As it had in the municipal elections of 1976, 1980, and
1986,
the UBP won a majority of the mayoral posts in the
elections of
June 1990. The party's victory was not as impressive as in
the
past, for the other parties boycotted the elections, and
the UBP
had only independent candidates for opponents. Despite the
absence
of organized opposition, UBP won only fourteen of the
twenty-six
mayoral contests, although it was victorious in the three
largest
municipalities, Nicosia (Lefkosa), Famagusta (Gazimagusa),
and
Kyrenia (Girne).
The second major party in the "TRNC" was the
Communal
Liberation Party (Toplumcu Kurtulus Partisi--TKP), founded
in 1976
by Alpay Durduran. The party has supported a federal
solution but
has criticized the government for the pace of
negotiations, the
failure to encourage more contact between the two
communities, and
the policy of encouraging settlers from Turkey. The
party's head,
Mustafa Akinci, served three terms as mayor of Nicosia,
and became
known for his bridge-building efforts with his Greek
Cypriot
counterpart, Lellos Demetriades. In one of the few
examples of
bicommunal cooperation, the two mayors worked with the UN
and other
international organizations on joint projects such as
restoration
of the medieval walls of the capital city and a common
sewage
system. The TKP was strengthened temporarily in 1990 when
Ismet
Kotak, former UBP deputy and newspaper publisher, left
theIsmall
defunct Progressive People's Party and joined the TKP. The
TKP
backed Ismail Bozkurt, an independent presidential
candidate, in
the 1990 parliamentary elections. The TKP won six seats in
the 1976
elections, thirteen in 1981, ten in the fifty-seat chamber
in 1985,
and five in the 1990 elections as part of an electoral
alliance,
the Democratic Struggle Party (Demokratik Mucadele
Partisi--DMP).
In mid-1990, the strength of the party was weakened when
the DMP
failed to oust the UBP. The TKP withdrew from the
alliance, and
most of its members boycotted the parliament to protest
what it
considered electoral improprieties by the ruling party and
by
Turkey.
The third of the main parties and the oldest party in
the
"TRNC," the Republican Turkish Party (Cumhuriyetçi Türk
Partisi--
CTP) was founded in 1970. Its leader Özker Özgür disavowed
alleged
communist leanings and described his party's ideology as
progressive socialist. Much of the CTP's support derived
from the
small labor movement on the island. The party won two
seats in the
1976 elections, six in 1981, twelve in 1985, and seven in
1990,
when it joined the TKP and the New Dawn Party (Yeni Dogus
Partisi--
YDP) in the DMP electoral alliance.

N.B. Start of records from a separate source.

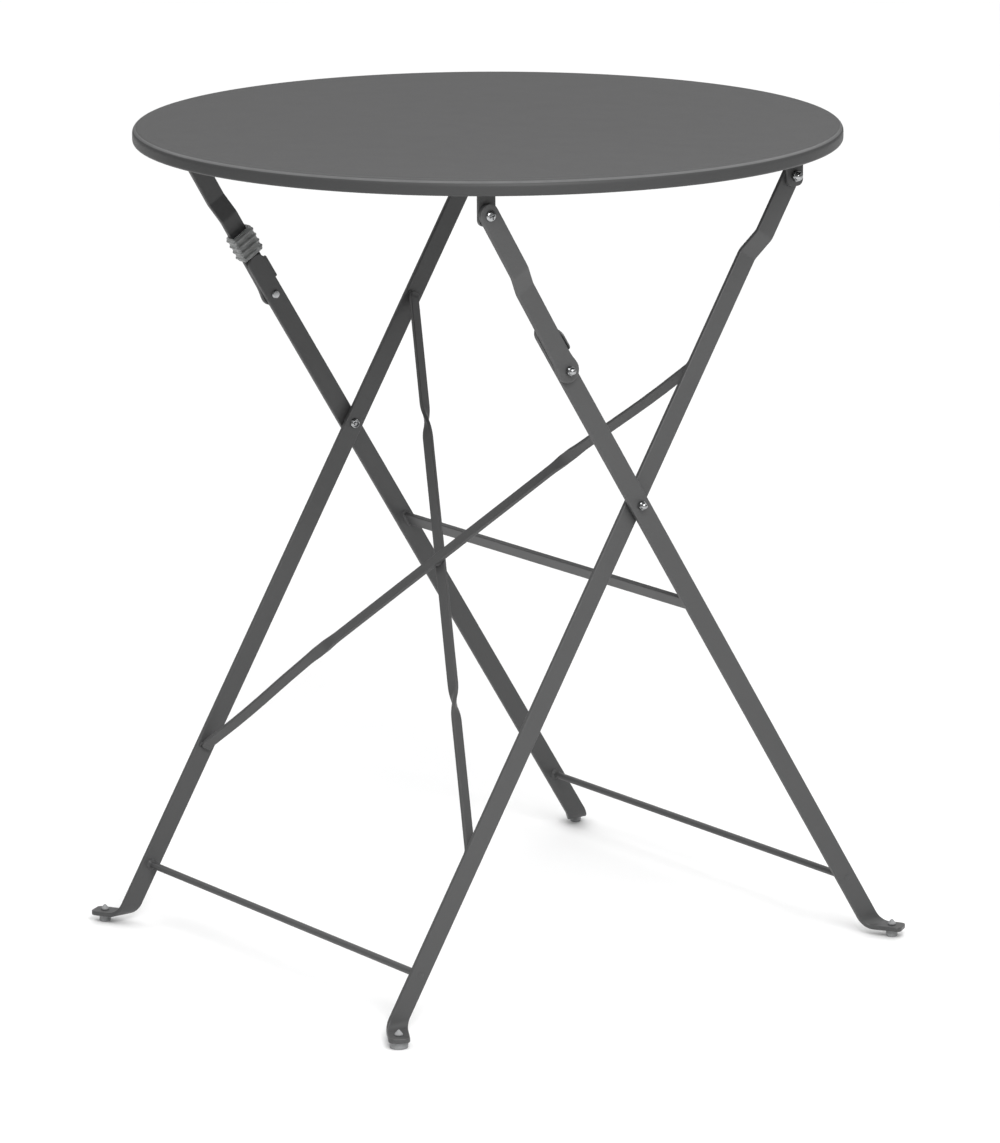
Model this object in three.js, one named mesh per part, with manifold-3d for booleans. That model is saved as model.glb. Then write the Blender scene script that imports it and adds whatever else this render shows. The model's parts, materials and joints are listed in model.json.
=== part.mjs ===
// Folding bistro table: a round pressed-steel top on two crossed flat-bar frames.
//
// Frame of reference: millimetres, +Z up, origin on the floor under the middle of the top.
// X runs along the crossing pivots (left = -X, right = +X), Y is the folding direction.
// The inner frame has its feet at -Y and carries the hinges of the top at +Y. The outer frame
// has its feet at +Y; on each side it ends above a knee pivot, and a separate upper link goes on
// from the knee to the other pair of ears under the top.
import * as THREE from 'three';
import { mergeVertices, mergeGeometries, toCreasedNormals } from 'three/addons/utils/BufferGeometryUtils.js';
import Module from 'manifold-3d';

const wasm = await Module();
wasm.setup();

// ---------------------------------------------------------------- driving dimensions (mm)
const TOP_RADIUS = 300;        // round top
const TOP_HEIGHT = 710;        // floor to top face
const SHEET = 1.2;             // sheet of the top
const RIM_DROP = 12.5;         // depth of the turned-down rim
const RIM_ROLL = 5;            // outer radius between the face and the rim
const CROSS_Z = 417;           // height of the crossing pivot, at y = 0
const LEG_EAR_Y = 157.5;       // the inner legs meet the top at y = +LEG_EAR_Y,
const LINK_EAR_Y = 160.5;      // the links at y = -LINK_EAR_Y
const EAR_Z = 677.5;           // height of those pivots
const OUTER_LEAN = 32.15 * Math.PI / 180;   // lean of the outer legs
const KNEE = 146;              // crossing pivot to knee, along the outer leg
const BAR_W = 18;              // flat bar of legs and links
const BAR_T = 4;
const BAR_EDGE = 0.8;          // broken edge of the flat bar
const INNER_X = 202.5;           // mid-plane of the inner legs, lower run
const INNER_TOP_X = 212.1;     // and above their joggle
const OUTER_X = 210.1;          // mid-plane of the outer legs
const LINK_X = 214.7;          // mid-plane of the links at the knee
const LINK_TOP_X = 220.3;      // and above their joggle
const EAR_X = 216.2;           // mid-plane of the ears
const EAR_T = 3;
const EAR_W = 17;
const INNER_JOGGLE = [227.3, 250.8];   // along the leg, from the crossing pivot
const LINK_JOGGLE = [82.6, 104];      // along the link, from the knee
const LEG_END = { '1': 194, '-1': 188.2 };  // upper ends of the outer legs, right and left
const END_REACH = 10;          // a pivot to the rounded end of its bar
const FOOT_Z = 8.3;              // mid-plane of the foot plates
const FOOT_BEND = 9.5;         // mid-plane radius where a leg turns into its foot plate
const INNER_PAD = -496;        // glide of an inner leg, along the leg from the crossing pivot
const OUTER_PAD = -498.5;
const FOOT_REACH = 10.5;         // glide to the end of the foot plate
const GLIDE_R = 5.0;           // glides; the one under the right inner leg is wider
const WIDE_GLIDE_R = 7.8;
const ROD_R = 3.05;            // low cross rods
const INNER_ROD = -428.5;       // rods along their legs
const OUTER_ROD = -426.5;
const CROSSBAR = -114;         // flat cross-bar of the outer frame, along the leg
const CROSSBAR_W = 12.8;
const CROSSBAR_SET = 1.5;      // set off the leg's mid-line, away from the inner frame
const BRACE_W = 10;
const BRACE_T = 3.4;
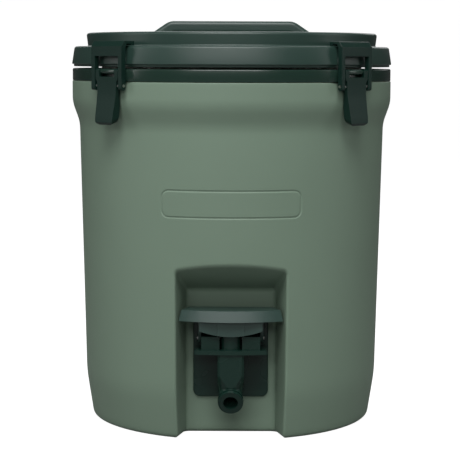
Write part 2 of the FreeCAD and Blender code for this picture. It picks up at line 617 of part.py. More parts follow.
def make_spigot_body():
    barrel = swept("spout_outside", "barrel_radius", size("deck_low") - size("seat_height"))
    rings = [spout_ring("spout_lip", 0.3, 2.4, 2.3), spout_ring("spout_step", 0.6, 4.8, 1.2)]
    y = "-barrel_y"
    shank = solid("Cylinder", "shank", ("0", "-58", "shank_height"), FRONT,
                  Radius="shank_radius", Height="barrel_y - 58")
    flange = solid("Cylinder", "clamp_flange", ("0", "-recess_depth_y - 2.6", "shank_height"), FRONT,
                   Radius="clamp_radius", Height="2.4")
    neck = solid("Cylinder", "neck", ("0", "-recess_depth_y - 4", "shank_height"), FRONT,
                 Radius="shank_radius + 0.6", Height="barrel_y - recess_depth_y - 4")
    box = new_body("barrel_box")
    front = "-barrel_y - sleeve_half"
    extrude(box, "XY_Plane", outline(("-sleeve_flat", front), ("sleeve_flat", front),
            ("sleeve_half", f"{front} + sleeve_corner"), ("sleeve_half", "-barrel_y + sleeve_flat"),
            ("-sleeve_half", "-barrel_y + sleeve_flat"), ("-sleeve_half", f"{front} + sleeve_corner")),
            "deck_low - sleeve_low + 0.5", shift="sleeve_low")
    taper = solid("Cone", "barrel_taper", ("0", y, "sleeve_low"), Radius1="barrel_radius + 0.15",
                  Radius2="barrel_radius + 11.5", Height="36")
    sleeve = common("barrel_sleeve", box, taper)
    slab = solid("Box", "deck_slab", ("-deck_half", "-deck_front - 2", "deck_low"),
                 Length="2 * deck_half", Width="deck_front - recess_depth_y - 1.2",
                 Height="deck_top - deck_low")
    arc = solid("Cylinder", "deck_arc", ("0", "-deck_front + 150", "deck_low - 1"), Radius="150", Height="8")
    deck = common("deck", slab, arc)
    blocks = []
    for side in (-1, 1):
        low = f"{side} * (block_in + block_out) / 2 - (block_out - block_in) / 2"
        blocks.append(solid("Box", "ear_block", (low, "-block_front", "deck_top - 0.5"),
                            Length="block_out - block_in", Width="block_front - pivot_y + 4.5",
                            Height="block_top - deck_top + 0.5"))
    boss = solid("Cylinder", "stem_boss", ("0", y, "deck_low"), Radius="boss_radius",
                 Height="block_top - deck_low")
    whole = fuse("spigot_whole", barrel, sleeve, *rings, shank, flange, neck, deck, *blocks, boss)

    outlet = swept("spout_inside", "bore_radius", 0)
    seat = solid("Cylinder", "seat_hole", ("0", y, "seat_height - 1"), Radius="seat_radius", Height="6")
    chamber = solid("Cylinder", "chamber", ("0", y, "seat_height + 3"), Radius="chamber_radius", Height="17")
    water = solid("Cylinder", "waterway", ("0", "-50", "shank_height"), FRONT,
                  Radius="water_radius", Height="barrel_y - 50")
    guide = solid("Cylinder", "stem_guide", ("0", y, "60"), Radius="stem_radius + 0.06", Height="40")
    gland = solid("Cylinder", "ring_gland", ("0", y, "72"), Radius="gland_radius", Height="2")
    spring = solid("Cylinder", "spring_pocket", ("0", y, "deck_top + 1.5"), Radius="spring_room", Height="20")
    pivot = solid("Cylinder", "pivot_hole", ("-60", "-pivot_y", "pivot_height"), SIDE,
                  Radius="pivot_bore", Height="120")
    finish(cut("spigot_cut", whole, outlet, seat, chamber, water, guide, gland, spring, pivot), "spigot_body")


def make_spigot_fittings():
    plate = new_body("escutcheon")
    extrude(plate, "XZ_Plane", outline(("-plate_half", "plate_low"), ("plate_half", "plate_low"),
            ("plate_half", "plate_high"), ("-plate_half", "plate_high")), "plate_thick",
            shift="recess_depth_y + 0.15")
    round_edges(plate, "plate_round", lambda e: e.BoundBox.YLength > 2 and e.BoundBox.XLength < 0.01
                and e.BoundBox.ZLength < 0.01)
    extrude(plate, "XZ_Plane", disc("0", "shank_height", "washer_radius + 0.3"), THROUGH, cut=True, both=True)
    finish(plate, "spigot_escutcheon")
    finish(tube("outer_washer", "washer_radius", "shank_radius + 0.2", "2.3",
                ("0", "-recess_depth_y - 0.15", "shank_height"), FRONT), "spigot_outer_gasket")
    finish(tube("inner_washer", "washer_radius", "shank_radius + 0.2", "2.2",
                ("0", "-liner_front + liner_wall + 2.3", "shank_height"), FRONT), "spigot_inner_gasket")
    nut = DOC.addObject("Part::Prism", "nut_blank")
    nut.Polygon = 6
    bind(nut, "Circumradius", "nut_corner")
    bind(nut, "Height", "nut_tall")
    nut.Placement = FreeCAD.Placement(FreeCAD.Vector(), FRONT)
    bind(nut, "Placement.Base.y", "-liner_front + liner_wall + 2.4 + nut_tall")
    bind(nut, "Placement.Base.z", "shank_height")
    hole = solid("Cylinder", "nut_hole", ("0", "-50", "shank_height"), FRONT,
                 Radius="shank_radius + 0.02", Height="40")
    finish(cut("nut_cut", nut, hole), "spigot_nut")
    finish(solid("Cylinder", "pivot_pin", ("-29", "-pivot_y", "pivot_height"), SIDE,
                 Radius="pivot_bore - 0.02", Height="58"), "paddle_pivot_pin")


def make_valve():
    y = "-barrel_y"
    rod = solid("Cylinder", "stem_rod", ("0", y, "seat_height - 5"), Radius="stem_radius", Height="49")
    cap = solid("Cylinder", "stem_cap", ("0", y, "cap_low"), Radius="cap_radius", Height="3.6")
    holder = solid("Cylinder", "seal_holder", ("0", y, "seat_height - 5"), Radius="4.5", Height="1.8")
    finish(fuse("stem_fused", rod, cap, holder), "valve_stem")
    finish(tube("seal_disc", "5.9", "stem_radius", "2.6", ("0", y, "seat_height - 3.1")), "valve_seal")
    ring = solid("Torus", "stem_ring", ("0", y, "73"), Radius1="stem_radius + 0.05 + 0.75", Radius2="0.75")
    finish(ring, "stem_o_ring")

    helix = Part.makeHelix(3.2, 13, size("coil_radius"))
    start = helix.Vertexes[0].Point
    wire = Part.Wire([Part.Circle(start, FreeCAD.Vector(0, 1, 0), 0.55).toShape()])
    coil = DOC.addObject("Part::Feature", "coil")
    coil.Shape = Part.Wire(helix).makePipeShell([wire], True, True)
    coil.Placement.Base = FreeCAD.Vector(0, -size("barrel_y"), size("deck_top") + 2.15)
    finish(coil, "return_spring")


def paddle_form(name, inset, low, top):
    """Fan-shaped block with drafted sides and a sloped, arched front."""
    body = new_body(name)
    rear = f"recess_half - 0.7 - {inset}"
    front = f"paddle_half - {inset}"
    pad = extrude(body, "XY_Plane", outline(
        (f"-({rear})", f"-paddle_back - {inset}"), (rear, f"-paddle_back - {inset}"),
        (front, "-paddle_front + 11"), (front, "-paddle_front - 3"), (f"-({front})", "-paddle_front - 3"),
        (f"-({front})", "-paddle_front + 11")), f"{top} - ({low})", shift=low)
    pad.TaperAngle = -13
    fan = solid("Cone", name + "_fan", ("0", "paddle_arc - paddle_front", low),
                Radius1=f"paddle_arc - {inset}", Height=f"{top} - ({low})",
                Radius2=f"paddle_arc - {inset} - ({top} - ({low})) * tan(15)")
    return common(name + "_shape", body, fan)


def make_paddle():
    block = paddle_form("paddle_block", "0", "paddle_low", "paddle_top")
    hollow = paddle_form("paddle_hollow", "2.5", "paddle_low - 1", "paddle_top - 3")
    skirt_arc = solid("Cylinder", "skirt_arc", ("0", "-100", "skirt_height"), FRONT,
                      Radius="skirt_round", Height="40")
    skirt_box = solid("Box", "skirt_box", ("-skirt_half", "-skirt_front", "88"),
                      Length="2 * skirt_half", Width="2.6", Height="22")
    skirt = common("skirt", skirt_box, skirt_arc)
    middle_box = solid("Box", "middle_box", ("-middle_half", "-middle_front", "88"),
                       Length="2 * middle_half", Width="3", Height="22")
    middle = common("skirt_middle", middle_box, skirt_arc)
    ribs = [solid("Box", "cam_rib", ("-cam_half", "-barrel_y - 1", "cam_low"),
                  Length="2 * cam_half", Width="2", Height="13")]
    for side in (-1, 1):
        arm = new_body("arm")
        extrude(arm, "YZ_Plane", outline(
            ("-pivot_y + 3.2", "pivot_height - 2"), ("-pivot_y + 2", "pivot_height - 3.5"),
            ("-pivot_y - 2", "pivot_height - 3.5"), ("-pivot_y - 4", "pivot_height - 1"),
            ("-pivot_y - 12", "110"), ("-paddle_back - 1", "110")), "arm_thick",
                shift=f"{side} * arm_x - arm_thick / 2")
        ribs.append(arm)
    hole = solid("Cylinder", "arm_hole", ("-60", "-pivot_y", "pivot_height"), SIDE,
                 Radius="pivot_bore + 0.03", Height="120")
    shell = cut("paddle_shell", block, hollow)
    finish(cut("paddle_cut", fuse("paddle_fused", shell, skirt, middle, *ribs), hole), "spigot_paddle")


def export():
    DOC.recompute()
    for item in DOC.Objects:
        if {"Invalid", "Error"} & set(item.State):
            raise RuntimeError(f"{item.Label} failed: {item.State}")
    os.makedirs("parts", exist_ok=True)
    for item in PARTS:
        shape = item.Shape
        if shape.isNull() or not shape.isValid() or not shape.Solids:
            raise RuntimeError(f"{item.Label} has no valid solid")
        shape.exportStep(f"parts/{item.Label}.step")
        box = shape.BoundBox
        print(f"{item.Label:32s} solids {len(shape.Solids)} volume {shape.Volume / 1000:9.2f} cm3 "
              f"z {box.ZMin:7.2f} {box.ZMax:7.2f}")


make_outer_shell()
make_foam_and_liner()
make_collar()
make_latches()
make_lid()
make_handle()
make_spigot_body()
make_spigot_fittings()
make_valve()
make_paddle()
export()
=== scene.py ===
import math

import bmesh
import bpy
from mathutils import Matrix, Vector


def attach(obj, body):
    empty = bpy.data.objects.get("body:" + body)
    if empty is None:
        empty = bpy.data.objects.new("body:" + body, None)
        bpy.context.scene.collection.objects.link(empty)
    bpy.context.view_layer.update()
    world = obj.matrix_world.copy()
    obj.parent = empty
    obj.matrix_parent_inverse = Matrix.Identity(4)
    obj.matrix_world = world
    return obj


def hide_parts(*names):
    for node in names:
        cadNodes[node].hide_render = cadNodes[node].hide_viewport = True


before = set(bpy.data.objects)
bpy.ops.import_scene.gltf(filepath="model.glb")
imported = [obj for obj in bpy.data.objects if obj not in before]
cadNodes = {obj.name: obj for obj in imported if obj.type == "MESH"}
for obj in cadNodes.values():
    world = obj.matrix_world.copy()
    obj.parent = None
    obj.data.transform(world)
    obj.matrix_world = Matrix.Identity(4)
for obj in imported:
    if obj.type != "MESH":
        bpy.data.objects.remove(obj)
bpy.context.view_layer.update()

mm = 0.001
weldReach = 2e-6
latchTurns = {"front_left": -45, "front_right": 45, "rear_right": 135, "rear_left": -135}


# small mesh helpers

def makeObject(name, mesh):
    item = bpy.data.objects.new(name, mesh)
    bpy.context.scene.collection.objects.link(item)
    return item


def meshFrom(name, points, faces):
    mesh = bpy.data.meshes.new(name)
    mesh.from_pydata(points, [], faces)
    return mesh


def tidyMesh(mesh, weld=weldReach):
    # doubles merged and faces turned outwards
    work = bmesh.new()
    work.from_mesh(mesh)
    bmesh.ops.remove_doubles(work, verts=work.verts, dist=weld)
    bmesh.ops.recalc_face_normals(work, faces=work.faces)
    if work.calc_volume(signed=True) < 0:
        bmesh.ops.reverse_faces(work, faces=work.faces)
    work.to_mesh(mesh)
    work.free()


def settled(item):
    # the item's modifiers worked into a plain mesh
    graph = bpy.context.evaluated_depsgraph_get()
    mesh = bpy.data.meshes.new_from_object(item.evaluated_get(graph))
    item.modifiers.clear()
    item.data = mesh
    return item


def addBevel(item, width, segments=2, angle=32):
    bevel = item.modifiers.new("softEdge", "BEVEL")
    bevel.width = width * mm
    bevel.segments = segments
    bevel.limit_method = "ANGLE"
    bevel.angle_limit = math.radians(angle)
    bevel.miter_outer = "MITER_ARC"


def shade(item, crease=40):
    item.data.polygons.foreach_set("use_smooth", [True] * len(item.data.polygons))
    item.data.set_sharp_from_angle(angle=math.radians(crease))
    return item


def prism(name, outline, low, high, place):
    # a closed outline pushed from low to high; place(a, b, c) gives each corner in mm
    count = len(outline)
    points = [Vector(place(a, b, c)) * mm for c in (low, high) for a, b in outline]
    faces = [tuple(range(count))[::-1], tuple(range(count, 2 * count))]
    faces += [(i, (i + 1) % count, (i + 1) % count + count, i + count) for i in range(count)]
    mesh = meshFrom(name, points, faces)
    tidyMesh(mesh)
    return makeObject(name, mesh)


def joined(name, items):
    # several settled items as one object
    work = bmesh.new()
    for item in items:
        work.from_mesh(item.data)
    mesh = bpy.data.meshes.new(name)
    work.to_mesh(mesh)
    work.free()
    for item in items:
        bpy.data.objects.remove(item)
    return makeObject(name, mesh)


softening = {"sliver": 1e-6, "flat": 1.0, "crease": 60}   # metres, degrees, degrees


def softCopy(name, node, width):
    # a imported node's form with its flats joined up and its edges rounded
    mesh = cadNodes[node].data.copy()
    work = bmesh.new()
    work.from_mesh(mesh)
    bmesh.ops.remove_doubles(work, verts=work.verts, dist=weldReach)
    bmesh.ops.dissolve_degenerate(work, edges=work.edges, dist=softening["sliver"])
    bmesh.ops.dissolve_limit(work, angle_limit=math.radians(softening["flat"]),
                             verts=work.verts, edges=work.edges)
    work.to_mesh(mesh)
    work.free()
    mesh.materials.clear()
    item = makeObject(name, mesh)
    addBevel(item, width)
    weighted = item.modifiers.new("evenShading", "WEIGHTED_NORMAL")
    weighted.keep_sharp = True
    shade(item, softening["crease"])
    return settled(item)


def dress(item, material, body, slot, *replaced):
    item.data.materials.clear()
    item.data.materials.append(material)
    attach(item, body)
    if replaced:
        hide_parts(*replaced)
    return item


# shader node groups that several finishes share

def newGroup(name, inputs, outputs):
    group = bpy.data.node_groups.new(name, "ShaderNodeTree")
    for label, kind, value in inputs:
        socket = group.interface.new_socket(label, in_out="INPUT", socket_type=kind)
        socket.default_value = value
    for label, kind in outputs:
        group.interface.new_socket(label, in_out="OUTPUT", socket_type=kind)
    return group, group.nodes.new("NodeGroupInput"), group.nodes.new("NodeGroupOutput")


def addNode(tree, kind, **settings):
    node = tree.nodes.new(kind)
    for key, value in settings.items():
        if key.startswith("in_"):
            node.inputs[key[3:].replace("_", " ")].default_value = value
        else:
            setattr(node, key, value)
    return node


def feed(tree, value, target):
    # a socket's value is linked, a plain one is set
    if hasattr(value, "links"):
        tree.links.new(value, target)
    else:
        target.default_value = value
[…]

After the elections
and the
collapse of the alliance, the CTP deputies joined their
TKP
colleagues in boycotting the parliament.
The YDP emerged with minor electoral strength in the
1985
elections. Founded in 1984 with considerable support from
the
Turkish Embassy, the YDP consolidated several smaller
parties that
attracted support from Turkish settlers on the island.
Many
settlers, however, continued to vote for the UBP. The
party's
leader for several years was retired Turkish colonel Aytaç
Besesler, who arrived on Cyprus in 1979. In the 1985
elections, the
YDP won four seats in the Legislative Assembly. In 1988,
Besesler
was replaced as party head by Orhan Üçok, reportedly a
supporter of
Turkish opposition leader Süleyman Demirel, and less
inclined to
provide automatic support for the ruling party and the
president.
The YDP briefly joined the electoral opposition alliance
DMP that
stood in the May 1990 elections, presumably because its
membership
felt the government was not moving quickly enough on some
issues of
concern to them, one of which was providing legal title to
their
property. When the DMP failed to defeat the UBP and
disbanded, the
two YDP candidates took their seats in the Assembly.